Review Summary: 100% Integrity.
This is an Integrity album. An obvious statement but one that sums up To Die For
quite neatly. It is a loud and vitriolic attack against a world that, to Dwid, should care about the issues that he raises but instead continues in seemingly ignorant bliss to its apocalypse. Not that anyone will be able to understand the issues he explores with his screams and bellows, as after all this an Integrity album. All the same though, this work is one that, while drenched in the same lyrical ridiculousness, is a cut above the rest.
In its consistency, this album juxtaposes quiet, instrumental or acoustic sections with the furious yet jaded attack of the metalcore Integrity is so well known for. However these sombre moments were experimental afterthoughts, moments of introspective fancy that were produced from one of Dwid's endless meanderings. Granted, the results of these wanderings produced some of Integrity's finest work but they never felt a cohesive part of the album itself. However in To Die For
they are incorporated fully into the album structure. The flow from acoustic to metal is not perfect; slight pauses separate them from flowing into each other with complete cohesion, but these instrumentals are especially effective in continuing the flow of rage from one song to the next and with the contrast of soft to hard, the impact of the more wrathful offerings become much more powerful. The music and listener alike are allowed to breath within these moments so the more aggressive songs are allowed to explode within the open spaces created by the instrumentals and in turn the impact upon the listener is much more potent. It highlights how far Integrity have come with their music. They are shaking off the shackles of the post-Melnick years and walking ahead with a new maturity about themselves.

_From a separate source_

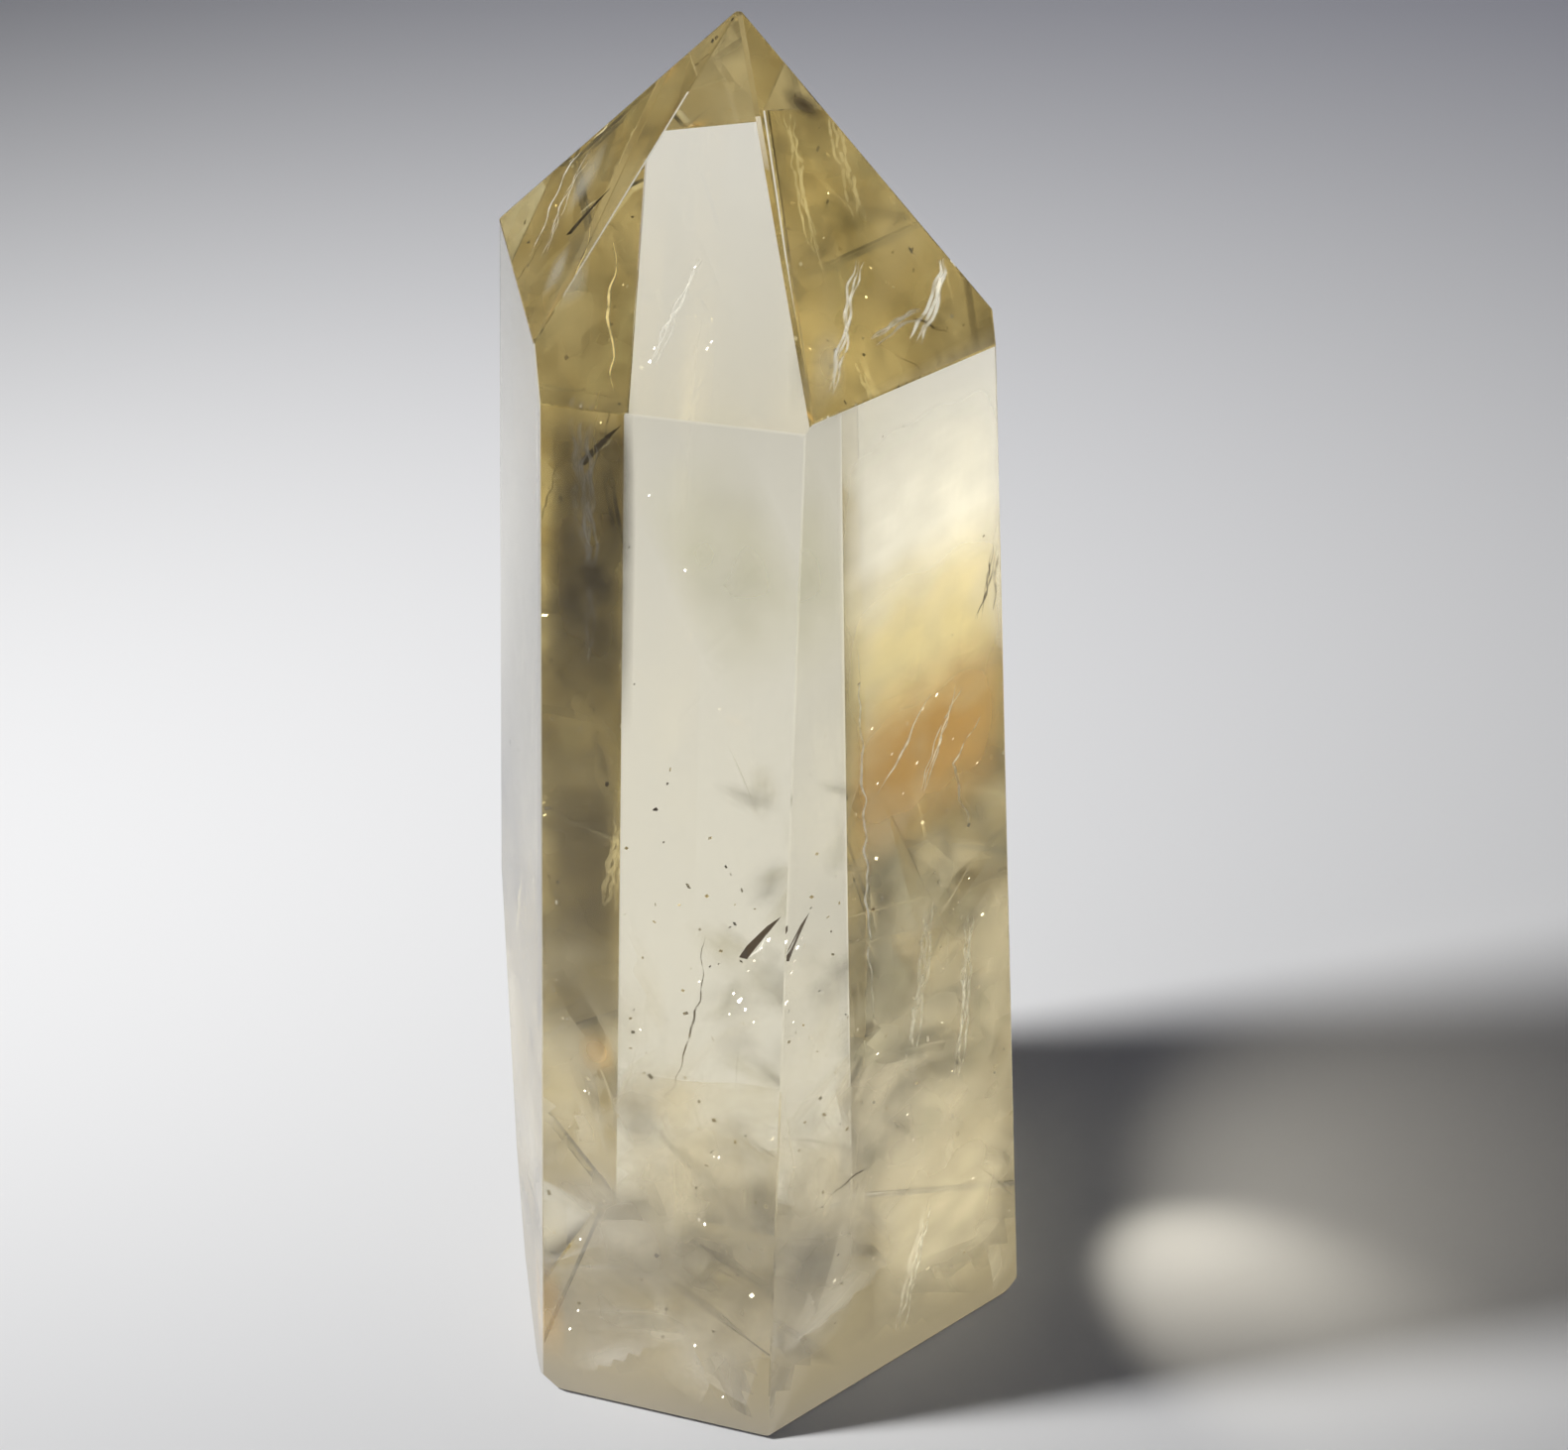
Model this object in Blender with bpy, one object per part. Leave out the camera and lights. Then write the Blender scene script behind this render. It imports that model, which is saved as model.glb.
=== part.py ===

This new maturity has opened new doors for Integrity's work. To Die For
is abound with an originality that has not been seen since Seasons In The Size of Days
. This is not the youthful vigour of For Those Who Fear Tomorrow
but one that is more tentative and subtle. The experimentation that was limited to the instrumentals has crossed over into all the songs. Acoustic guitar work is interlaced with dense electric guitar work in "Hated of the World," reverb filled bass-lines dominate down-tuned guitars in a reverse of tradition in "Dreams Bleed On" and guitar solos become more prominent with double soloing upon "Heavens Final War." These experiments with old conventions of their sound may seem like old hat to other bands but here they add layers and, more importantly, an emotional impact that was thought long forgotten. The listener feels the contempt that Integrity have always tried to express through the heavier songs but somehow lost after their debut. Similarly Integrity have pruned elements of their sound that have hampered them in the past. The slower, denser sections that characterised their earlier work have been cut back and amalgamated into the fast-paced aggression that characterises this album. They regain that brooding darkness before their use meant nothing but excessive chugging. Within this album, Integrity capture a magic that was long thought dead yet with it they are still hampered by some of the same flaws.
One of the most glaring flaws are the lyrical themes. The band still dwells upon the same downtrodden vision of the world, one which in the end comes from humanity's own sin. The extreme evangelism ranting worked upon the first album because of the seriousness of the music but as the albums have progressed, the lyrical themes have become tired and worn. They have fallen victim to metal and hardcore clichés of cloven-hoofed demons and apocalyptic visions. These clichés have worn down the lyrics until they are nothing more than comedic at best and that is if they can even be understood. Dwid Hellion's voice is very effective and unique in its style. It is a monstrous shout torn straight from the pages of the Old Testament however Dwid has always suffered from one problem; annunciation. Although it is not as bad as many of his contemporaries, at certain times it is still hard to understand. This can be seen as a positive as the listener does not have to tolerate the abominable lyrics while still feeling the hatred in which Dwid spews them yet the album can't be experienced as a whole without the lyrics being understandable. A minus point they may be but without them this album is never a complete package.
As a full package this album is rather short, clocking in at just under twenty three minutes. It's compact nature allows for the album to have a very immediate impact and the run time allows for the emotional current to never waver. It is because of this and the maturity to which Integrity have approached this album that makes this a complete work for the band. Yet one can't help but feel that more could have been added to this album. The doom-laden intro of "Dreams Bleed On" could have been extended for a grittier impact or the acoustic guitar work could have been been twisted into the electric guitar work to a greater extent. The choice of instruments for both the instrumentals and the main cuts could have been expanded as well, the addition of a piano within Seasons In The Size of Days
created one of Integrity's most sombre moments. Most of all though, there is a certain need for an intro and outro to this album, ones that would add finishing touches to the album's sound.
Overall though, this a return to form for Integrity after the two previous, unfocused efforts. It is not nuanced and intricate, neither it is deep in its lyrics however it is an Integrity album. It suffers from some of the flaws that always plague every work of Integrity but mostly it is a mature, headlong charge into Hell, one that finds its depth in the primal emotions of the world. It may not be the most complete work in the metalcore genre but it is Integrity's most complete album and that is good enough.